When the optimizations are complete, you will see a summary similar to the following:
In this example, the arpls, lsrpls, and drpls outperformed the other algorithms in matching the human designed baseline. When you click OK, the parameter(s) for each of the algorithms will be automatically updated in the dialog so that you can view the optimizations.
Choose the Partial option each time it appears so that the human designed baseline is never updated if you wish to keep it displayed. The Whittaker baselines algorithms override your selected points as each determines it own set of peaks and baseline points in the data.

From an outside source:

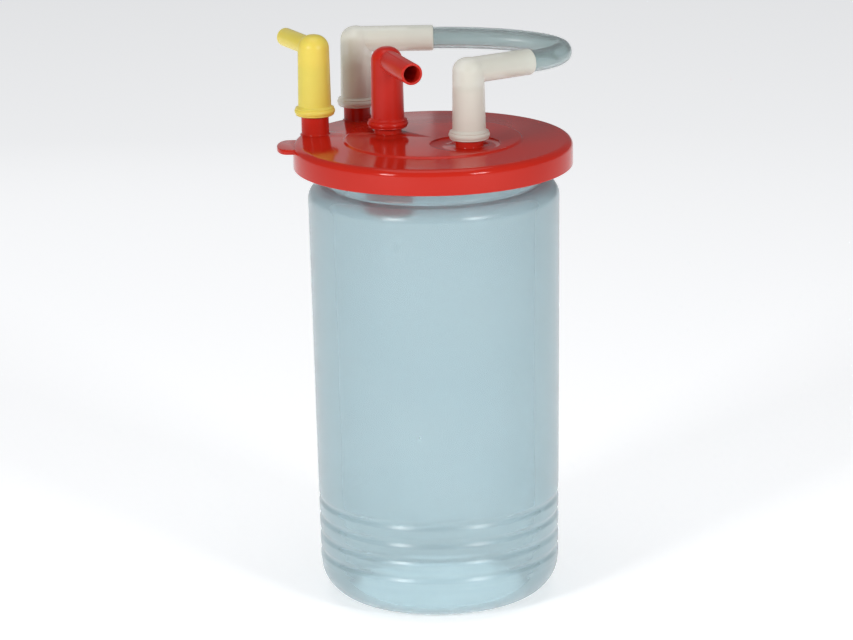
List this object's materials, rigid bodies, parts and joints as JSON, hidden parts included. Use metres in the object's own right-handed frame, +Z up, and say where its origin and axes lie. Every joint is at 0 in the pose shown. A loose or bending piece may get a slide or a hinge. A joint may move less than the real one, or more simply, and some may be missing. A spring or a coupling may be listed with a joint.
{
  "type": "suction collection canister",
  "caption": "Tapered translucent collection jar with a wide red lid, elbow connectors on posts and a short bridging tube.",
  "frame": {"origin": "centre of the flat base, on the jar's axis", "axes": "+Z up along the jar's axis; +X towards the bridging tube's loop, away from the pull tab; -Y the side with the patient spigot"},
  "size_m": [0.139, 0.131, 0.2674],
  "materials": {
    "milky_jar": "translucent milky polyethylene, satin",
    "red_lid": "glossy moulded red",
    "red_fitting": "satin moulded red",
    "yellow_fitting": "satin moulded yellow, slightly translucent",
    "white_fitting": "translucent natural white, satin",
    "clear_tube": "clear soft tubing, slightly blue-grey",
    "white_insert": "plain white moulded",
    "filter_membrane": "matt sintered filter felt",
    "soft_seal": "matt silicone",
    "steel_pin": "plain drawn pin"
  },
  "bodies": {
    "jar": {"liner_jar": "milky_jar"},
    "lid": {"lid": "red_lid", "lid_seal": "soft_seal", "valve_housing": "red_fitting", "valve_seat": "white_insert", "flap_pin": "steel_pin", "housing_end_ring": "white_insert", "spacer_ring": "white_insert", "hydrophobic_filter": "filter_membrane", "filter_grille": "white_insert"},
    "vacuum_elbow": {"yellow_elbow": "yellow_fitting"},
    "patient_elbow": {"red_elbow": "red_fitting"},
    "bridge": {"white_elbow_back": "white_fitting", "white_elbow_front": "white_fitting", "bridge_tube": "clear_tube"},
    "flap": {"valve_flap": "soft_seal"}
  },
  "joints": [
    {"name": "lid_lift", "type": "slide", "parent": "jar", "child": "lid", "axis": [0, 0, 1], "range_m": [0, 0.06]},
    {"name": "yellow_elbow_swivel", "type": "hinge", "parent": "lid", "child": "vacuum_elbow", "pos_m": [-0.0553, 0.0165, 0.24], "axis": [0, 0, 1], "range_deg": [-37, 150]},
    {"name": "red_elbow_swivel", "type": "hinge", "parent": "lid", "child": "patient_elbow", "pos_m": [-0.021, 0.0125, 0.235], "axis": [0, 0, 1], "range_deg": [-45, 104]},
    {"name": "bridge_lift", "type": "slide", "parent": "lid", "child": "bridge", "axis": [0, 0, 1], "range_m": [0, 0.04]},
    {"name": "patient_flap", "type": "hinge", "parent": "lid", "child": "flap", "pos_m": [-0.021, 0.0191, 0.19925], "axis": [1, 0, 0], "range_deg": [0, 60], "stiffness_Nm_per_rad": 0.0002, "springref_deg": -34.38}
  ]
}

Your own specified points or those automatically determined by the selected method are not used, even though they are shown on the plot as a reference.
If the arpls algorithm is chosen as the Model after this optimization, the optimized arpls lambda will be used, generating the white baseline above. You can then select all of the different baselines in you wish to see which one best manages your specific baseline.
BEADS and XPS Baseline Algorithms
The BEADS
and XPS
baseline algorithms are non-Whittaker algorithms that are also offered in the Baseline
option. Please be wary of optimizing the beads algorithm alongside the Whittaker algorithms. BEADS is
notoriously hard to manually tune, and as such the optimization may be of appreciable value, but it is
a computationally expensive iterative algorithm and the GA must optimize five different parameters. For
large data sets, it can be excruciatingly slow.